*Goal:* Hand back each line, unchanged, from the top down to the line where "const WELD_SEGMENTS = 12;" sits.

*Available records:*

──────────────────────────────

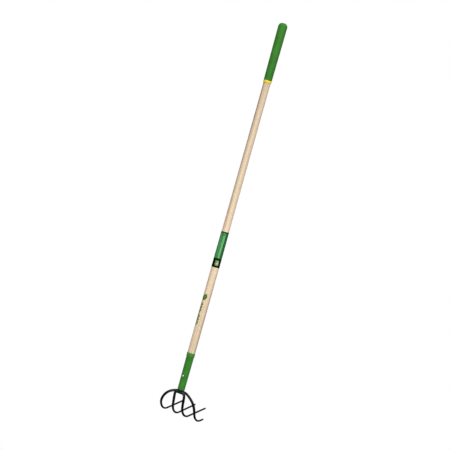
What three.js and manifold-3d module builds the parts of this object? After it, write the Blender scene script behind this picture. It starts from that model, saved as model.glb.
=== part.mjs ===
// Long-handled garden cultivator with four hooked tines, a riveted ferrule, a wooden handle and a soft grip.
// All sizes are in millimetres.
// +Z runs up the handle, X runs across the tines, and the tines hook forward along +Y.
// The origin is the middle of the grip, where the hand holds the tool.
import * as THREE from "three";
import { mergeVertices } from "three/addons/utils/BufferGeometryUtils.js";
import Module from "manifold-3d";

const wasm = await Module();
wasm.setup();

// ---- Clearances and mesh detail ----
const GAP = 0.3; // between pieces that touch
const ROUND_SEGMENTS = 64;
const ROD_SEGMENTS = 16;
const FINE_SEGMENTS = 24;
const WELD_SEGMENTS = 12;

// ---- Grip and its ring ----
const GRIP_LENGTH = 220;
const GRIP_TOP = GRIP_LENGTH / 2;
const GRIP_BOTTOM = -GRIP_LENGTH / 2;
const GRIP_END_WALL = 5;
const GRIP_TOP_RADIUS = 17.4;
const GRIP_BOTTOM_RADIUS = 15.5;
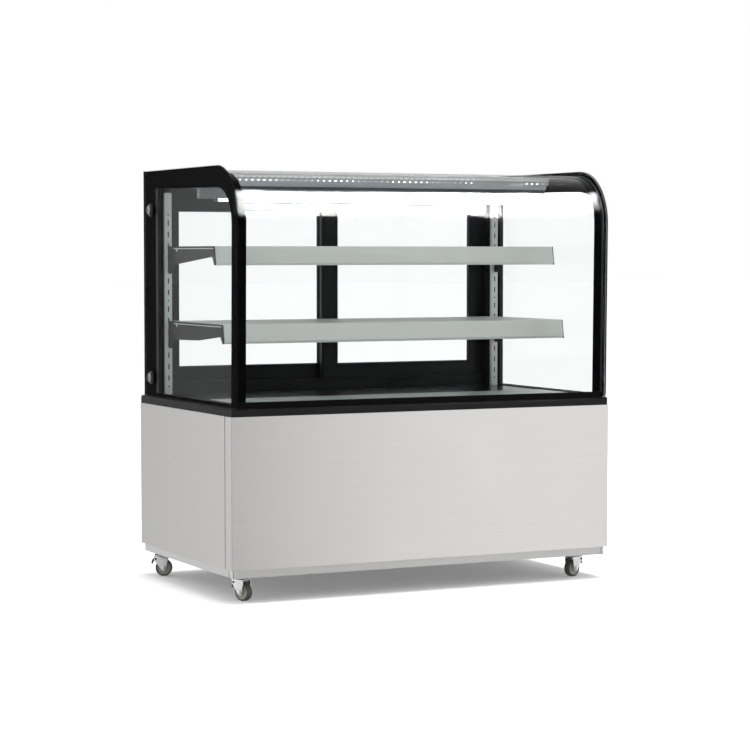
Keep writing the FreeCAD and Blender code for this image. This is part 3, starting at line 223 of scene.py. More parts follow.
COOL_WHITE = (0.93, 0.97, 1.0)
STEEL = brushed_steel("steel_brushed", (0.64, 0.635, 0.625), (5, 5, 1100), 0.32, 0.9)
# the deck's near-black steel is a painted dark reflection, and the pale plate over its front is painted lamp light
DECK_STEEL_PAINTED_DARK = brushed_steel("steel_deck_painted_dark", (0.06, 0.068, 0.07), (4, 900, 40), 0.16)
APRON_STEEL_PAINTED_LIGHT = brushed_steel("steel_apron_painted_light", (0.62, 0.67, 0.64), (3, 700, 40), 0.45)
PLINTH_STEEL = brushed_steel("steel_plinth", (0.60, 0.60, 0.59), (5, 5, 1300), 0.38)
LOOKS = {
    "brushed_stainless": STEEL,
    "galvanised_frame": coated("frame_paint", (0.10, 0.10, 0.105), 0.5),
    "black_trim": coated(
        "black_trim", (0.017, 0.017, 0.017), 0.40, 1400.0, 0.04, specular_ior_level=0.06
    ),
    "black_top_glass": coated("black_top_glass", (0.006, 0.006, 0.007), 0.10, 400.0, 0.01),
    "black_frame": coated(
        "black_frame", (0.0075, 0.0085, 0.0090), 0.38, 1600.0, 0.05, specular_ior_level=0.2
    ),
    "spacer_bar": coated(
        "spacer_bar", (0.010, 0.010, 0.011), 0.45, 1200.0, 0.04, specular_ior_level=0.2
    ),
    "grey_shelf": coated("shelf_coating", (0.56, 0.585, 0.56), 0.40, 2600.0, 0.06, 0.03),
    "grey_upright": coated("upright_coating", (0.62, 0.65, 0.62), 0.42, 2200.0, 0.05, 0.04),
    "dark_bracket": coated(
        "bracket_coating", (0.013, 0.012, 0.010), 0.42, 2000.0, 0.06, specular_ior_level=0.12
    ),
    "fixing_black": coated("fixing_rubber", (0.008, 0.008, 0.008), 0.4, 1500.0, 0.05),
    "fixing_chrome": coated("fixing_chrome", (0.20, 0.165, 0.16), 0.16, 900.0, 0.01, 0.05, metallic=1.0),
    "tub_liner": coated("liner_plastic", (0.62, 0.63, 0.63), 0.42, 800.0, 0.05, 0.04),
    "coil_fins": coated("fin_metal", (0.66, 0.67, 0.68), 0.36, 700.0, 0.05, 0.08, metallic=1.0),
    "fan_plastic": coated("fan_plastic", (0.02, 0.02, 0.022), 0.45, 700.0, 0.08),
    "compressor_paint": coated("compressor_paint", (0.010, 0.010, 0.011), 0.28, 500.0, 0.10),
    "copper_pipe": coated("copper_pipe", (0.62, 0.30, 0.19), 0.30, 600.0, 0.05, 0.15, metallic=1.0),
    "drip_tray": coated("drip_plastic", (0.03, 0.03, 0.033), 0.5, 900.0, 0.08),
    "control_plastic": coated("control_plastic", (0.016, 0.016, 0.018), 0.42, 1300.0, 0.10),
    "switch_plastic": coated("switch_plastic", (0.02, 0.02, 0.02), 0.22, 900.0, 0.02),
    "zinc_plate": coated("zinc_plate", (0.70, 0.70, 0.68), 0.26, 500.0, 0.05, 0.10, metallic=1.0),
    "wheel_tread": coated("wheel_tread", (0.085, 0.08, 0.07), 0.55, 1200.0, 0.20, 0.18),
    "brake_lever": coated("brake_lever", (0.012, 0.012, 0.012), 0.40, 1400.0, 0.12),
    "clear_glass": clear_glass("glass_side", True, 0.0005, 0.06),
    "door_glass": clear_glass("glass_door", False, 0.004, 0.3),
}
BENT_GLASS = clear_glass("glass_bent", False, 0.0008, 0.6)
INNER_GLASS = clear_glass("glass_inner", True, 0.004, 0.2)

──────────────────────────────

*Answer for this exercise:*
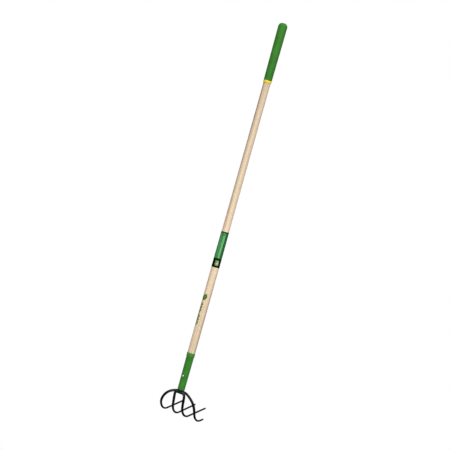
What three.js and manifold-3d module builds the parts of this object? After it, write the Blender scene script behind this picture. It starts from that model, saved as model.glb.
=== part.mjs ===
// Long-handled garden cultivator with four hooked tines, a riveted ferrule, a wooden handle and a soft grip.
// All sizes are in millimetres.
// +Z runs up the handle, X runs across the tines, and the tines hook forward along +Y.
// The origin is the middle of the grip, where the hand holds the tool.
import * as THREE from "three";
import { mergeVertices } from "three/addons/utils/BufferGeometryUtils.js";
import Module from "manifold-3d";

const wasm = await Module();
wasm.setup();

// ---- Clearances and mesh detail ----
const GAP = 0.3; // between pieces that touch
const ROUND_SEGMENTS = 64;
const ROD_SEGMENTS = 16;
const FINE_SEGMENTS = 24;
const WELD_SEGMENTS = 12;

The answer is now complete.